** Start Entries supplied **

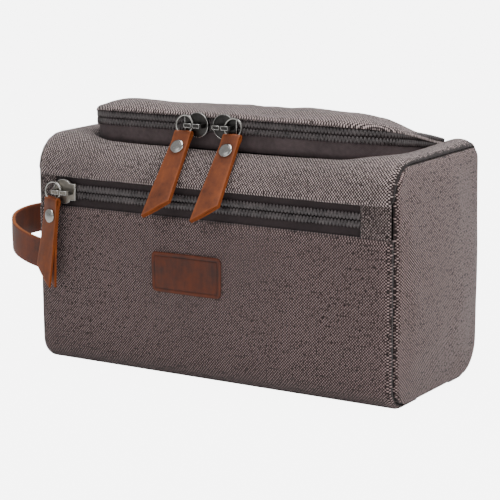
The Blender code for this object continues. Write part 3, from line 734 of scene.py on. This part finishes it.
pocket_low, pocket_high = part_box("pocket_zip_upper_coil")
pocket_left, pocket_right = pocket_low[0] - 0.0006, pocket_high[0] + 0.0006
pocket_z = pocket_low[2] - 0.0005
pocket_coil_y = pocket_low[1] + 0.0009
pocket_tape_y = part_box("pocket_zip_upper_tape")[0][1] + 0.0003
pocket_run = pocket_right - pocket_left
# The pocket's tape is the same tape painted darker, as painted shade behind the slot.
pocket_tape_painted_shade = tape_finish("pocket_zip_tape_shaded", rgb(22, 16, 17), rgb(62, 52, 53))
straight = [(Vector((pocket_left + pocket_run * i / 120, pocket_tape_y)), Vector((0.0, -1.0)), pocket_run * i / 120)
            for i in range(121)]
tape_bottom, tape_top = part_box("pocket_zip_lower_tape")[0][2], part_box("pocket_zip_upper_tape")[1][2]
ribbon("pocket_zip_lower_tape_cloth", straight, lambda y: tape_bottom, lambda y: pocket_z - 0.0001, pocket_tape_painted_shade,
       "pocket_zip_lower_tape", "bag")
ribbon("pocket_zip_upper_tape_cloth", straight, lambda y: pocket_z + 0.0001, lambda y: tape_top, pocket_tape_painted_shade,
       "pocket_zip_upper_tape", "bag")
pocket_frames = [(Vector((pocket_left + pocket_run * i / 40, pocket_coil_y, pocket_z)), Vector((0.0, -1.0, 0.0)), up,
                  pocket_run * i / 40) for i in range(41)]
coil("pocket_zip_lower_coil_wound", pocket_frames, -1, "pocket_zip_lower_coil", "bag")
coil("pocket_zip_upper_coil_wound", pocket_frames, 1, "pocket_zip_upper_coil", "bag")

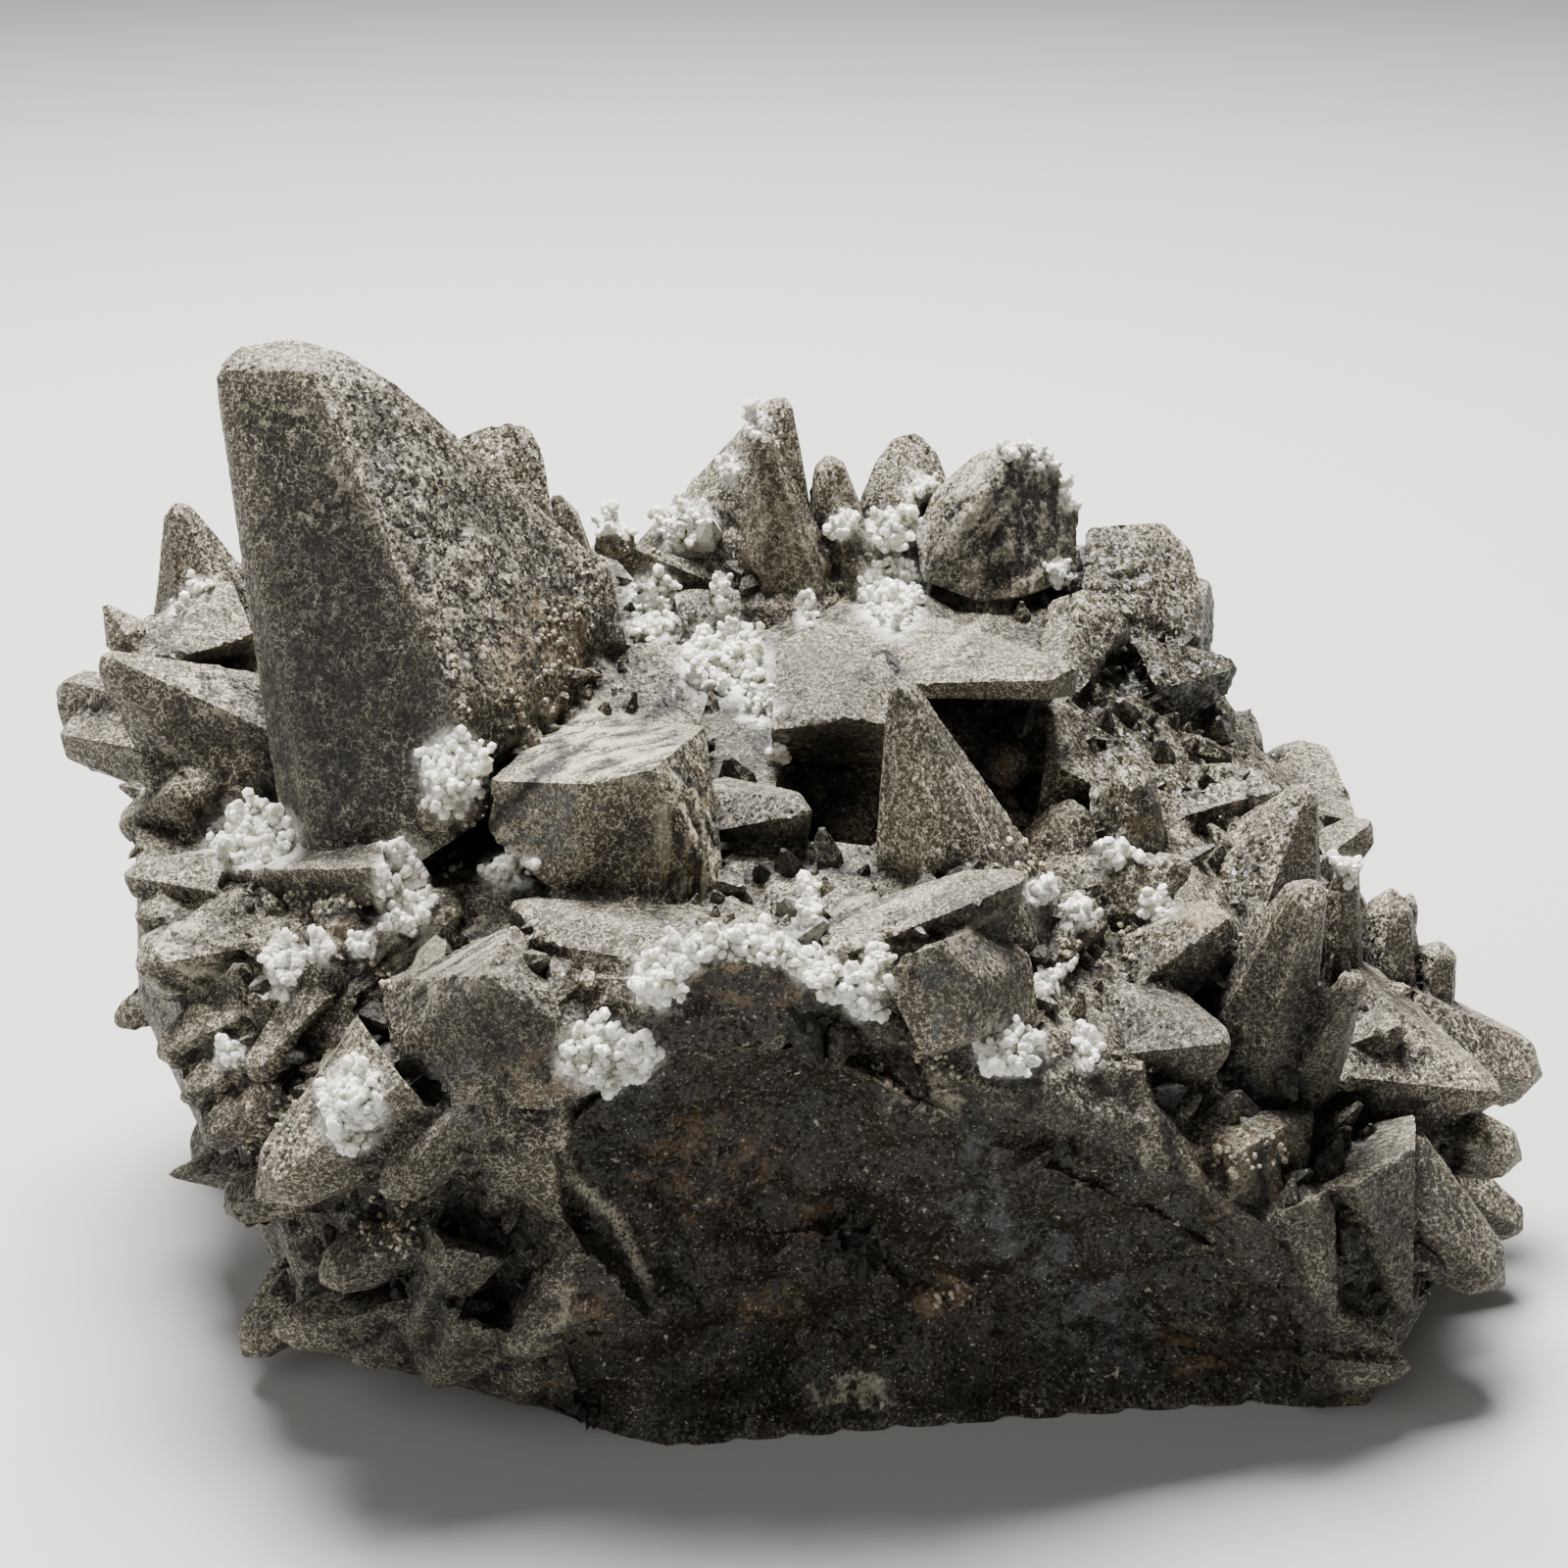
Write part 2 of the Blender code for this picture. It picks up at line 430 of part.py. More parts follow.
def scattered_crystals(matrix, rng):
    """Crystals on the back and the sides, square to the surface or nearly."""
    eye = sight_line(FRAME_SIDE / 2, FRAME_SIDE / 2)[0]
    faces = [f for f in matrix.faces if f.calc_center_median().z > SCATTER_LOWEST]
    weights = [f.calc_area() for f in faces]
    taken = []
    made = []
    for attempt in range(SCATTER_TRIES):
        if len(made) == SCATTERED:
            break
        face = rng.choices(faces, weights)[0]
        foot = face.calc_center_median()
        hidden = face.normal.dot((foot - eye).normalized())
        if hidden < SCATTER_HIDDEN or any((foot - other).length < SCATTER_SPACING for other in taken):
            continue
        length = rng.uniform(*SCATTER_LENGTH) * min(1.0, SCATTER_SHORTEST + hidden)
        sideways = rng.uniform(*SCATTER_SIDE_LEAN)
        back = rng.uniform(*SCATTER_SIDE_LEAN)
        lean = Vector((sideways, back, rng.uniform(*SCATTER_RISE)))
        tip = foot + (face.normal + lean).normalized() * length
        if tip.z < LOWEST_TIP or not SCATTER_REACH[0] < tip.x < SCATTER_REACH[1]:
            continue
        width = length * rng.uniform(*SCATTER_SLENDERNESS)
        bluntness = rng.choice(SCATTER_BLUNTNESS)
        thickness = rng.uniform(*SCATTER_THICKNESS)
        turn = rng.uniform(*SCATTER_TURN)
        facing = Vector((0.0, 0.0, 1.0)) + lean
        taken.append(foot)
        bm = crystal(tip, foot, width, bluntness, thickness, turn, facing, rng)
        made.append(solid_object("scattered_%02d" % len(made), bm))
    return made


def plate(thickness, corners):
    """A flat broken slab under its top's corners."""
    top = [at_depth(*corner) for corner in corners]
    return hull(top + [point - Vector((0.0, 0.0, thickness)) for point in top])


def lump(centre, radius, thickness, rng):
    """A knobbly lump, thinner from front to back where it is a low one."""
    bm = bmesh.new()
    bmesh.ops.create_icosphere(bm, subdivisions=1, radius=radius)
    turn = Matrix.Rotation(rng.uniform(0, math.tau), 3, LUMP_TURN_AXIS)
    for vert in bm.verts:
        vert.co = turn @ (vert.co * rng.uniform(*LUMP_SPREAD))
        vert.co.y *= thickness
    bmesh.ops.translate(bm, vec=centre, verts=bm.verts[:])
    return bm


def surface_of(objects):
    """One tree of all the faces of some objects, for finding points on them."""
    points = []
    faces = []
    for thing in objects:
        start = len(points)
        points.extend(v.co.copy() for v in thing.data.vertices)
        faces.extend([start + i for i in p.vertices] for p in thing.data.polygons)
    return BVHTree.FromPolygons(points, faces)


def joined(base, others):
    """The union of a base and all the others, as the base's new mesh."""
    group = bpy.data.collections.new("grown_on")
    for thing in others:
        group.objects.link(thing)
    union = base.modifiers.new("union", "BOOLEAN")
    union.operation = "UNION"
    union.operand_type = "COLLECTION"
    union.collection = group
    union.solver = "EXACT"
    depsgraph = bpy.context.evaluated_depsgraph_get()
    mesh = bpy.data.meshes.new_from_object(base.evaluated_get(depsgraph))
    for thing in others:
        bpy.data.objects.remove(thing)
    bpy.data.collections.remove(group)
    base.modifiers.clear()
    base.data = mesh
    return base


def fracture_solid():
    """What broke away in front: a solid with a bulging back, which leaves a dished face."""
    back = [at_depth(*corner) for corner in FRACTURE_RIM + FRACTURE_DEEPEST]
    front = [Vector((point.x, FRACTURE_FRONT, point.z)) for point in back]
    return hull(back + front)


def carved(base, cutter):
    """The base with a cutter's shape taken out of it."""
    cut = base.modifiers.new("cut", "BOOLEAN")
    cut.operation = "DIFFERENCE"
    cut.object = cutter
    cut.solver = "EXACT"
    depsgraph = bpy.context.evaluated_depsgraph_get()
    mesh = bpy.data.meshes.new_from_object(base.evaluated_get(depsgraph))
    bpy.data.objects.remove(cutter)
    base.modifiers.clear()
    base.data = mesh
    return base


def fill_pockets(mesh):
    """Makes the stone solid where crystals closed over a pocket, by keeping only its outer skin."""
    bm = bmesh.new()
    bm.from_mesh(mesh)
    waiting = set(bm.faces)
    skins = []
    while waiting:
        skin = [waiting.pop()]
        for face in skin:
            for edge in face.edges:
                for beside in edge.link_faces:
                    if beside in waiting:
                        waiting.remove(beside)
                        skin.append(beside)
        skins.append(skin)
    skins.sort(key=len)
    inner = [face for skin in skins[:-1] for face in skin]
    bmesh.ops.delete(bm, geom=inner, context="FACES")
    bm.to_mesh(mesh)
    bm.free()


def merge_flat_faces(mesh):
    """Joins the triangles that the union left in one flat face, then fills it with fewer."""
    bm = bmesh.new()
    bm.from_mesh(mesh)
    bmesh.ops.dissolve_limit(bm, angle_limit=FLAT_ANGLE, verts=bm.verts[:], edges=bm.edges[:])
    bmesh.ops.triangulate(bm, faces=bm.faces[:])
    bm.to_mesh(mesh)
    bm.free()


def calcite_material():
    """Grey-brown frosted calcite."""
    material = bpy.data.materials.new("calcite")
    material.use_nodes = True
    shader = material.node_tree.nodes["Principled BSDF"]
    shader.inputs["Base Color"].default_value = (0.16, 0.135, 0.11, 1.0)
    shader.inputs["Roughness"].default_value = 0.55
    return material


def main():
    """Builds the specimen as one object."""
    for old in list(bpy.data.objects):
        bpy.data.objects.remove(old)
    rng = random.Random(SEED)
    matrix = matrix_block()
    matrix.faces.ensure_lookup_table()
    scattered = scattered_crystals(matrix, rng)
    cluster = solid_object("calcite_cluster", matrix)
    carved(cluster, solid_object("hollow", hull(HOLLOW_CORNERS)))
    carved(cluster, solid_object("cave", hull(CAVE_CORNERS)))
    carved(cluster, solid_object("fracture", fracture_solid()))
    ground = surface_of([cluster])
    parts = scattered + seen_crystals(ground, rng)
    for name, corners in BLOCKS.items():
        parts.append(solid_object(name, hull([at_depth(*corner) for corner in corners])))
    for name, (thickness, corners) in PLATES.items():
        parts.append(solid_object(name, plate(thickness, corners)))
    grown = surface_of([cluster] + parts)
    for number, (across, down, radius) in enumerate(SUGAR_HEAPS + BROWN_LUMPS):
        heap = lump(planted(grown, across, down), radius, 1.0, rng)
        parts.append(solid_object("heap_%02d" % number, heap))
    for number, (across, down, radius) in enumerate(FRACTURE_LUMPS):
        middle = planted(ground, across, down) + Vector((0.0, LUMP_SUNK, 0.0))
        broken = lump(middle, radius, LUMP_THICKNESS, rng)
        parts.append(solid_object("broken_%02d" % number, broken))
    joined(cluster, parts)
    fill_pockets(cluster.data)
    merge_flat_faces(cluster.data)
    cluster.data.transform(Matrix.Scale(METRES_PER_MM, 4) @ Matrix.Translation(-FOOT_MIDDLE))
    cluster.data.materials.clear()
    cluster.data.materials.append(calcite_material())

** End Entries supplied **

• **Stated problem**: Using the listing above, show each line holding the string "this".

• **Final answer**:
The Blender code for this object continues. Write part 3, from line 734 of scene.py on. This part finishes it.
Write part 2 of the Blender code for this picture. It picks up at line 430 of part.py. More parts follow.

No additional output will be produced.